Assignations : Bercy commence par Carrefour
Le ministère de l’Économie préparait bien une vague d'assignations à l'encontre des distributeurs. Premier visé : Carrefour, accusé de pratiques commerciales abusives. D'autres assignations sont envisagées dans les prochaines semaines.
Les intentions du gouvernement avaient été révélées par Linéaires dès le 12 octobre : Bercy attendait le démarrage des négociations annuelles 2017 pour lancer ses assignations et ainsi mettre la pression sur les enseignes à un moment stratégique.

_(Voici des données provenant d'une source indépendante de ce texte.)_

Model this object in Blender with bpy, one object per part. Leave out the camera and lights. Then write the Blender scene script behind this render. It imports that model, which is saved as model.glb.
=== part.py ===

Les perquisitions de la DGCCRF en février dans les locaux du distributeur sont à l'origine de la procédure visant Carrefour. Elles auraient permis de mettre en évidence, selon le ministère de l'Économie, des pratiques illicites lors des dernières négociations annuelles.
Une remise complémentaire préalable
Bercy reproche notamment à Carrefour d’avoir "exigé de ses fournisseurs, sans aucune contrepartie, une "remise complémentaire de distribution" d’un montant significatif, le versement de cette remise étant érigé en préalable à l’ouverture des négociations commerciales annuelles".
Dans un courrier que s'était procuré Linéaires, début janvier, l'association nationale des industries alimentaires (Ania) demandait déjà des explications à Carrefour sur cette remise sans laquelle "aucune négociation ne pourrait s'engager pour les relations 2016".
En assignant le distributeur devant le tribunal de commerce, le ministère de l'Économie demande aux juges "de prononcer une amende civile et d'enjoindre à Carrefour de mettre fin à des pratiques illicites". Contacté par Linéaires, le distributeur ne souhaitait pas commenter, ce matin, cette accusation.
"Plusieurs autres assignations sont envisagées dans les prochaines semaines pour mettre un terme et sanctionner les pratiques de plusieurs autres enseignes", préviennent également, d'une même voix, le ministre de l'Économie Michel Sapin, la secrétaire d’État au Commerce Martine Pinville et le secrétaire d’État à l'Industrie Christophe Sirugue.
Le passage en force de Leclerc
En même temps qu'ils s'insurgeaient contre la "remise complémentaire" de Carrefour, de nombreux industriels s'étranglaient par exemple, à quelques jours de la fin des négos 2016, devant le passage en force par Leclerc de remises sans contrepartie explicite.
De nouveaux contrats retraduisaient les taux de réductions obtenus dans des clauses apparemment trop vagues. Selon les termes rapportés à l'époque à Linéaires, Leclerc aurait ainsi promis des prestations du type "veille constante", "diffusion de préconisation de vente", "adaptation géomarketing", "gestion de crise", etc.
Des affaires en cours
"À ce jour, les ministres sont parties dans une quarantaine d’affaires contentieuses devant la justice et rappellent que celles-ci sont susceptibles de donner lieu à de lourdes condamnations, amendes civiles et restitution des sommes indûment perçues", indique-t-on à Bercy.
En octobre 2016, la Cour de cassation a ainsi confirmé définitivement la condamnation de Carrefour à 500.000 euros d'amende pour des clauses contractuelles abusives. Cette affaire trouvait son origine dans une précédente vague d'assignations, lancées en 2009 par le ministère de l’Économie.
En 2015, déjà, la Cour de cassation avait condamné Casino, Auchan, Provera et Leclerc à des amendes comprises entre 250.000 et un million d'euros, suite à ces assignations de 2009.
À l'été 2016, la cour d'appel de Paris a également condamné Système U, dans une affaire remontant à 2004, à rembourser à ses fournisseurs 77 millions d'euros indûment perçus. La même cour, en 2015, avait déjà contraint Leclerc, de la même façon, à restituer 61 millions d'euros à ses fournisseurs (un dossier qui avait cette fois démarré avec une assignation de Bercy lancée en 2011).
On peut également citer, pour compléter cette liste non exhaustive, les assignations de mai 2015 contre Intermarché et Système U, toujours pour des pratiques abusives en négos.